Work required:
The required output consists solely of the lines from the top of the listing through the line containing "FOOT_PAD_CUT = 0.012", transcribed exactly.

Data:
__________________________________________________

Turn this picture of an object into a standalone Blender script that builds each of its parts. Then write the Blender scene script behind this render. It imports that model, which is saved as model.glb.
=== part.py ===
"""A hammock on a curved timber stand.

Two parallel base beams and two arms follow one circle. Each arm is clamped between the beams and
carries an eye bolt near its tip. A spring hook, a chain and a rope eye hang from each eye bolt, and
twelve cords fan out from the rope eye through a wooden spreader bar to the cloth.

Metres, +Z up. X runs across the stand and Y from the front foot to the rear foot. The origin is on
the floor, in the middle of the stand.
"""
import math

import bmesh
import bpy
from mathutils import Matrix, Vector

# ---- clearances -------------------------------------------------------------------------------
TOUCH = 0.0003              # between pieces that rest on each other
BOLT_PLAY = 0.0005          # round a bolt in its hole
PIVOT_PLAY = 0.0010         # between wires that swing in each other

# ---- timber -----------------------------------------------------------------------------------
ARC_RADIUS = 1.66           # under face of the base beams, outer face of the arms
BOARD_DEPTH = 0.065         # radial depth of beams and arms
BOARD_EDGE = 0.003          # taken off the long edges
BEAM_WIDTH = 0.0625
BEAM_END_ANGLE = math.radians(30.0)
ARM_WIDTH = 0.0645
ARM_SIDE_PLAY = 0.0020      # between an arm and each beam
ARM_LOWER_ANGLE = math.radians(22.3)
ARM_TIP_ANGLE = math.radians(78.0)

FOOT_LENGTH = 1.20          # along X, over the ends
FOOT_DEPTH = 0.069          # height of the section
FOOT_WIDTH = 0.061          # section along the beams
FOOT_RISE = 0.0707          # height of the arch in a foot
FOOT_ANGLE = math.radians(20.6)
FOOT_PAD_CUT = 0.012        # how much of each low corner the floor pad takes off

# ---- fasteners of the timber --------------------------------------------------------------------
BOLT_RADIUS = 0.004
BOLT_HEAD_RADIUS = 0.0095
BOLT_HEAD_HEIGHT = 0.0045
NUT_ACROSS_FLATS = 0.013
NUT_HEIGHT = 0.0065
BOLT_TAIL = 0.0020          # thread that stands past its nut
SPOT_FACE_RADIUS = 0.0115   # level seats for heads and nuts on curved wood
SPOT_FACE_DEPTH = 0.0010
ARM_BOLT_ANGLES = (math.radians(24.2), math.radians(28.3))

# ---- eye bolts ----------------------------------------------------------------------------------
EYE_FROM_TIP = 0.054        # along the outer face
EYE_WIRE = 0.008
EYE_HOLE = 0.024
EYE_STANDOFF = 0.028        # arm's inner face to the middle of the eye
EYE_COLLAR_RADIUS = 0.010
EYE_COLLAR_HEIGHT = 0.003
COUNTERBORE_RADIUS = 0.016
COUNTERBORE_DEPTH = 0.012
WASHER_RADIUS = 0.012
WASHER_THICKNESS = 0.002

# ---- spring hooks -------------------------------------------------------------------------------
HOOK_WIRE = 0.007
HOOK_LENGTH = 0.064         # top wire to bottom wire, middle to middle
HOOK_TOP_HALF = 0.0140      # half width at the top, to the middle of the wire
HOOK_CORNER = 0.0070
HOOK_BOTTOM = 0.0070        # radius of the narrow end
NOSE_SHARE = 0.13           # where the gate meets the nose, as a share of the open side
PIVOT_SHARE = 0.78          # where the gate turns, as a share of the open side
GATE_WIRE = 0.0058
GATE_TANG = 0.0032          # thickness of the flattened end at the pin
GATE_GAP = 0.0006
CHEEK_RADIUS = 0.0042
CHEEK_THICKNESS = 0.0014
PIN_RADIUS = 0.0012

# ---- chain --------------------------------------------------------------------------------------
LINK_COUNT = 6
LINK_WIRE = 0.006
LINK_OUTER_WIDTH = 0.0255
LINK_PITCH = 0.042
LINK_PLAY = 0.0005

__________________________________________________

Answer for the task:
Turn this picture of an object into a standalone Blender script that builds each of its parts. Then write the Blender scene script behind this render. It imports that model, which is saved as model.glb.
=== part.py ===
"""A hammock on a curved timber stand.

Two parallel base beams and two arms follow one circle. Each arm is clamped between the beams and
carries an eye bolt near its tip. A spring hook, a chain and a rope eye hang from each eye bolt, and
twelve cords fan out from the rope eye through a wooden spreader bar to the cloth.

Metres, +Z up. X runs across the stand and Y from the front foot to the rear foot. The origin is on
the floor, in the middle of the stand.
"""
import math

import bmesh
import bpy
from mathutils import Matrix, Vector

# ---- clearances -------------------------------------------------------------------------------
TOUCH = 0.0003              # between pieces that rest on each other
BOLT_PLAY = 0.0005          # round a bolt in its hole
PIVOT_PLAY = 0.0010         # between wires that swing in each other

# ---- timber -----------------------------------------------------------------------------------
ARC_RADIUS = 1.66           # under face of the base beams, outer face of the arms
BOARD_DEPTH = 0.065         # radial depth of beams and arms
BOARD_EDGE = 0.003          # taken off the long edges
BEAM_WIDTH = 0.0625
BEAM_END_ANGLE = math.radians(30.0)
ARM_WIDTH = 0.0645
ARM_SIDE_PLAY = 0.0020      # between an arm and each beam
ARM_LOWER_ANGLE = math.radians(22.3)
ARM_TIP_ANGLE = math.radians(78.0)

FOOT_LENGTH = 1.20          # along X, over the ends
FOOT_DEPTH = 0.069          # height of the section
FOOT_WIDTH = 0.061          # section along the beams
FOOT_RISE = 0.0707          # height of the arch in a foot
FOOT_ANGLE = math.radians(20.6)
FOOT_PAD_CUT = 0.012        # how much of each low corner the floor pad takes off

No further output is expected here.